You are in the early stage of your mandate: what priorities have you identified that you want to pursue as president? And what degree of continuity have you retained with the policies of your predecessor, Bolli?
I made it clear from the outset that my team and I would have extended the policies of my predecessor, Marilena Bolli, in the name of continuity. “Biella is in transition” this is the assumption that has been influencing the Association’s strategies and responsibilities towards the local community in the past few years.
It is a process that we intend to develop further, trying to achieve the goals that represent concrete opportunities for the area: from the support to businesses willing to invest in innovation and internationalization to projects aimed at relaunching the cities’ historic center, from the improvement in infrastructural links to the creation of digital tools and the promotion of our cultural heritage and values. The “Biella in Transition” project has gathered great support, with a total of € 300 million invested by private subjects.
Another central theme of my mandate, which aligns with the past president’s vision, is the protection and promotion of the Made in Italy. Furthermore, the Association has a number of goals it is working toward accomplishing: help our businesses grow in terms of both volume and quality and take action to promote training programs, the “sustainable” Made in Italy and the whole textile chain. I believe that it is important to intensify the collaboration between schools and the business world, by matching the businesses’ needs with training programs carried out by schools. I also believe that it is crucial to rely on the textile chain as a key to the production system’s higher competitiveness. The textile chain is a key element in the system and I think that it is very important to promote integration within the chain itself, between the upstream and downstream sectors, in order to strengthen the identity of our manufacturing industry.

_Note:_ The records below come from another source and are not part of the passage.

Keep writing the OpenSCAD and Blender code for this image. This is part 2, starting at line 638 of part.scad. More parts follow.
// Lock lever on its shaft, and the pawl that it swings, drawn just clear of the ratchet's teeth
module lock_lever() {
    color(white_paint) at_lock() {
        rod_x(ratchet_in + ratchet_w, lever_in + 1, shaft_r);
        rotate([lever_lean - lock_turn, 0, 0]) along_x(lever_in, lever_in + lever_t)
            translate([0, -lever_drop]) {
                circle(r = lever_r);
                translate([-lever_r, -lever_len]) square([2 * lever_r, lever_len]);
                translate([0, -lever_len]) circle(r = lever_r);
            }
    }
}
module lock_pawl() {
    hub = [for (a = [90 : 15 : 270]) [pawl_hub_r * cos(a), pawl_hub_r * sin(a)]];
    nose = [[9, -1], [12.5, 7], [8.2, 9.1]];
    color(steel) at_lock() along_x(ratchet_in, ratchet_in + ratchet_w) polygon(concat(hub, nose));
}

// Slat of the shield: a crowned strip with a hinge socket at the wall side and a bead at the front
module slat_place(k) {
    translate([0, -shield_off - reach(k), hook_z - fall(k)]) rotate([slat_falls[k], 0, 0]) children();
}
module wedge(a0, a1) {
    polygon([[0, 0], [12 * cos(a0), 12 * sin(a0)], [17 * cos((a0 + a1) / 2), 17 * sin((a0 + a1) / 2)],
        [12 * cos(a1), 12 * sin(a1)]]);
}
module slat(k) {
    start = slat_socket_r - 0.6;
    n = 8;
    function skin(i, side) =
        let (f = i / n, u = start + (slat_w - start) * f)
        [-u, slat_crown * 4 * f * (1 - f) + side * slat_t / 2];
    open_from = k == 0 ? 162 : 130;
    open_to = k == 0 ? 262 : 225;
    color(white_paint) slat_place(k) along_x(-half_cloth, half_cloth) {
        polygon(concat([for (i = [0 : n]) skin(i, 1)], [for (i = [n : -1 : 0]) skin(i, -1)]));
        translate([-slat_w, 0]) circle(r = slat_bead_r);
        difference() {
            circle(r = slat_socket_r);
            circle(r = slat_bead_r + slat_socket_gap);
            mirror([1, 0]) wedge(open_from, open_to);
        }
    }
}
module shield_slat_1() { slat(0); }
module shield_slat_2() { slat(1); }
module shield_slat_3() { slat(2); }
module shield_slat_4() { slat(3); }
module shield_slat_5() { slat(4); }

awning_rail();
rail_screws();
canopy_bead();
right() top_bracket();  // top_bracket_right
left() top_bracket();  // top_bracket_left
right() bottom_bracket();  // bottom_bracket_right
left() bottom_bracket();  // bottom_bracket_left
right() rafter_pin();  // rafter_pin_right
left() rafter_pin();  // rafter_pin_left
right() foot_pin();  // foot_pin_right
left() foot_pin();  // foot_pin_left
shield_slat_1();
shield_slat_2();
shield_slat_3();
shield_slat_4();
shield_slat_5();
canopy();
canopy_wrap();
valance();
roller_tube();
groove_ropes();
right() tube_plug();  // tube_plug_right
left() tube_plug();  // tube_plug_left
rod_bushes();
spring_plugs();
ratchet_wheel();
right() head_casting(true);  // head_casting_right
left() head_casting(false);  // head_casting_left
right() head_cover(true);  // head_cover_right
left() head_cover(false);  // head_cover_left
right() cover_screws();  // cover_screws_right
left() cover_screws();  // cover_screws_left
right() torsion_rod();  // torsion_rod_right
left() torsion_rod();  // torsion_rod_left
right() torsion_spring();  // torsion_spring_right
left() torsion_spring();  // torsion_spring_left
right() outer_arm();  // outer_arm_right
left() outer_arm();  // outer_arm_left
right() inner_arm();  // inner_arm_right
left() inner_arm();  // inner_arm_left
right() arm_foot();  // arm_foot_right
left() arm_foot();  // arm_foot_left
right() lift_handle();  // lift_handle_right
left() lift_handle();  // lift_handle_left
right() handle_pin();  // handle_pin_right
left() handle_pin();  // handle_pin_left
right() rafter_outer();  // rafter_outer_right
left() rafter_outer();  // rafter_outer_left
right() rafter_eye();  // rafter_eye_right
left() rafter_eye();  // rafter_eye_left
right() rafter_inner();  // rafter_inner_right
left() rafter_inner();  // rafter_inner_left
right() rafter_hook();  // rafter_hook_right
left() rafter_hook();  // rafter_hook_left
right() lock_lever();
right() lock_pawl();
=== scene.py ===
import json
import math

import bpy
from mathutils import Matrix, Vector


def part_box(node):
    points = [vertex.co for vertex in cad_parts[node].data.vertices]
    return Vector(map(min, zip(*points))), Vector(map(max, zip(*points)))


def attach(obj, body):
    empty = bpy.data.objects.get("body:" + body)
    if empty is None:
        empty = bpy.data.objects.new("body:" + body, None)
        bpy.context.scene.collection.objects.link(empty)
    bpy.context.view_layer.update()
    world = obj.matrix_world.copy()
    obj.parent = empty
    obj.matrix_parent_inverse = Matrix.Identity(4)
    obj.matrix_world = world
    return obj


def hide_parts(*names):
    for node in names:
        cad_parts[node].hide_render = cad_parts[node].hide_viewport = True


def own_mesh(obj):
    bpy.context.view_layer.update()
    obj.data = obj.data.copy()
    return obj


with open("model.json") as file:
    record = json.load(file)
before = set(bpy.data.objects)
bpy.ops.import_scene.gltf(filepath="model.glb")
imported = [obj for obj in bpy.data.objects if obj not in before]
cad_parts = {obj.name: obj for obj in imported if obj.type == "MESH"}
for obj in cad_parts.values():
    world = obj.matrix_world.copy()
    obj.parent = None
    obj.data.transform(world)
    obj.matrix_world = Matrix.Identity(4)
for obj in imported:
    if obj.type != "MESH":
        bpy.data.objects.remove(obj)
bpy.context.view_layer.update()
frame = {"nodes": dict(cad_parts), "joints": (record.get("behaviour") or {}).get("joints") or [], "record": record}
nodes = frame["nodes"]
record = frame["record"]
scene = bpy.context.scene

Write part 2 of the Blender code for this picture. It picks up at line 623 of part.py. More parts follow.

Let’s talk about Biella’s entrepreneurs and their approach to the market: what main changes, for the better or worse, have you noticed lately?
Biella’s textile industry is made up of mostly small and very small-sized companies. Today, more than yesterday, it is very important to “join forces” in order to meet the challenges of globalization and competition and face the difficult economic situation we are going through. This is the path that local (and Italian) entrepreneurs should follow, by realizing that we have to promote the “well-made, beautiful and sustainable”, in order to maintain our preeminent position in international markets.
On other hand, we have some knotty problems to resolve, which affect entrepreneurial activity on both the national level, with bureaucracy and the pressure of taxation causing our businesses to be less competitive than those of other countries, and international level, where the big question is how Trump’s protectionism will be implemented and what it will mean for the rest of the world. Among the good news is that the 2017 government budget balance includes a number of exemptions, incentives and reductions for businesses. Another positive sign is the strategy adopted by Minister Calenda with his national “Industry 4.0” plan.
What is your opinion about young entrepreneurs in Biella, in particular, in the textile industry? Does this sector still appeal to young people?
There are a lot of young entrepreneurs who are really passionate about their job. We see it every day within the Association’s Young Division, which celebrated its fiftieth anniversary last year: the new generation is full of creativity, spirit of enterprise and resourcefulness. Despite the difficult times, they don’t ask for financial support or facilitations, they simply want to be able to work without being strangled by tax burdens and bureaucratic regulations that are a waste of time and money. In the Biella area, there is a renaissance of young entrepreneurs, as shown by the number of start-ups in the textile field: a total of 42.
Our last question: there is a tendency among institutions to amalgamate. Is there a chance Biella’s Association of industrialists will be heading in that direction?
As I said, I strongly believe in the power of “joining forces”. Even in the case of Confindustria’s local associations, uniting means increasing the weight of our representatives and the structures’ efficiency. However, we have to discuss the modes: I agree with the “regionalization” model which our region, Piemonte, is striving to achieve step by step, starting with the areas willing to embrace the change that is inevitable.